Article 17.2 of the collective bargaining agreement between the Board and the Union (“Article 17.2”) provides:

If prior to filing a grievance hereunder, or while a grievance proceeding is in progress, an employee seeks resolution of the matter in any other forum, whether administrative or judicial, the Board or any University shall have no obligation to entertain or proceed further with the matter pursuant to this grievance procedure.

The EEOC contends that the Board’s policy deprives ADEA claimants of a term or condition of employment and deters employees from exercising their rights under the ADEA. Because the provision prevents an employee from pursuing his griev-anee with the Board if he wishes to file a charge with the EEOC, it assertedly violates Section 4(d) of the ADEA (“Section 4(d)”), which provides:

It shall be unlawful for an employer to discriminate against any of his employees * * * because such individual, member or applicant for membership has made a charge, testified, assisted, or participated in any manner in an investigation, proceeding, or litigation under this chapter.

29 U.S.C. § 623(d).

This lawsuit resulted in three district court opinions which are reported at 665 F.Supp. 630 (1987), 706 F.Supp. 1377 (1989), and 735 F.Supp. 888 (1990). The EEOC has dubbed them BOG I, BOG II, and BOG III, referring to the defendant Board of Governors. We adopt this nomenclature.

BOG I revealed that on April 9, 1984, Professor Raymond Lewis filed a grievance with the Union because the Northeastern Illinois University president had decided not to recommend Lewis for tenure, allegedly in violation of University procedure. Lewis’s grievance claim took more than a year to process, and an arbitration hearing was set for May 20,. 1985. Although he was reluctant to do so, the EEOC encouraged Lewis to file an age discrimination claim with the Commission. He filed such a claim on May 14, 1985. As he feared, this caused the Board to terminate his pending grievance under the above-quoted provision of the collective bargaining agreement, thus blocking the completion of pending arbitration of Lewis’s tenure dispute under the collective bargaining contract. The Board instructed the arbitrator in the grievance procedure not to render a decision regarding Lewis’s claim even though the arbitration hearing had concluded before the Board had learned of his EEOC claim. The Board’s actions, prompted the EEOC to bring the present case.2 *427Former Judge Getzendanner held that the above-quoted provision of the collective bargaining agreement constituted a prima facie case of forbidden retaliation under Section 4(d) of the ADEA, so she denied the Board’s motion to dismiss the complaint. She also concluded that an employer’s contractual right not to arbitrate certain cases is subservient to employee rights under Title VII of the Civil Rights of 1964 (“Title VII”) and the ADEA.

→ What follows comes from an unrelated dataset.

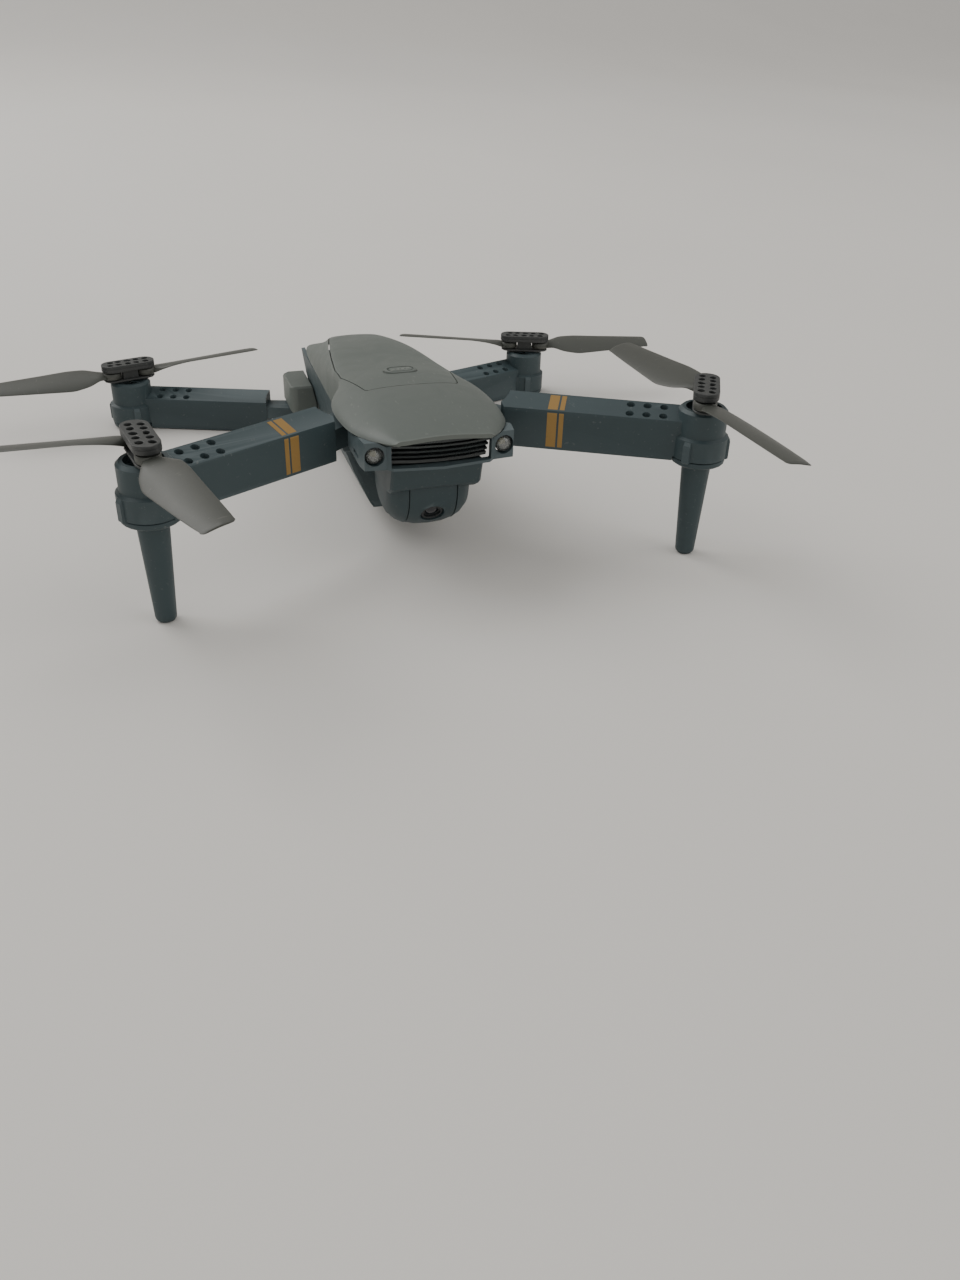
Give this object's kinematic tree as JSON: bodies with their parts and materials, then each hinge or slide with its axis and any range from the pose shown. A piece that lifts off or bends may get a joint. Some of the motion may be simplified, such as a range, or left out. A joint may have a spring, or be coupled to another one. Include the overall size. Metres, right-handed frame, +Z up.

After Judge Getzendanner resigned from the judiciary, the case was assigned to Judge Aspen for further processing that resulted in BOG II. In that opinion the court denied the EEOC’s motion for partial summary judgment on the issue of liability. The district judge first held that the Eleventh Amendment did not bar ADEA claims against the Board and refused the Board’s request to stay the litigation because five settlement conferences with a magistrate judge had failed. Neither of these rulings has been challenged on appeal. The district court judge also refused to grant the EEOC’s motion for partial summary judgment. In reaching his conclusion, Judge Aspen questioned both the reasoning and holding in Rose v. Hearst Magazines Div., Hearst Corp., 814 F.2d 491 (7th Cir.1987), but felt constrained to follow dicta in that case. He therefore denied the EEOC’s motion for summary judgment on the ground that the Board had raised a genuine issue concerning its good faith in adopting Article 17.2.

In BOG III the parties presented cross-motions for summary judgment. There Judge Aspen concluded that Article 17.2 was not invalid in the absence of evidence that the provision was adopted with intent to retaliate. There being no such evidence, summary judgment was granted for the Board.3 735 F.Supp. at 890-891. Because we disagree that the Rose case requires such a result, we reverse.

II.

Section 4(d) makes it unlawful for an employer to discriminate against an employee because he participated in an investigation, proceeding or litigation under the ADEA. Even though the explicit language in Section 4(d) prohibits “discrimination,” this Court has referred to Section 4(d) claims as “retaliation” claims. Despite the Board’s suggestion to the contrary, we do not distinguish the two terms because retaliation claims require proof of a greater level of animus than that required in discrimination claims. Instead, we use the terms as a shorthand way to distinguish substantive age discrimination claims from claims of discrimination based on the exercise of legal rights granted by the ADEA.4 This shorthand characterization of discrimination claims and retaliation claims does not transform Section 4(d) into a narrower prohibition than that suggested by its statutory language. Nothing in Section 4(d) requires a showing of intent in retaliatory policy cases.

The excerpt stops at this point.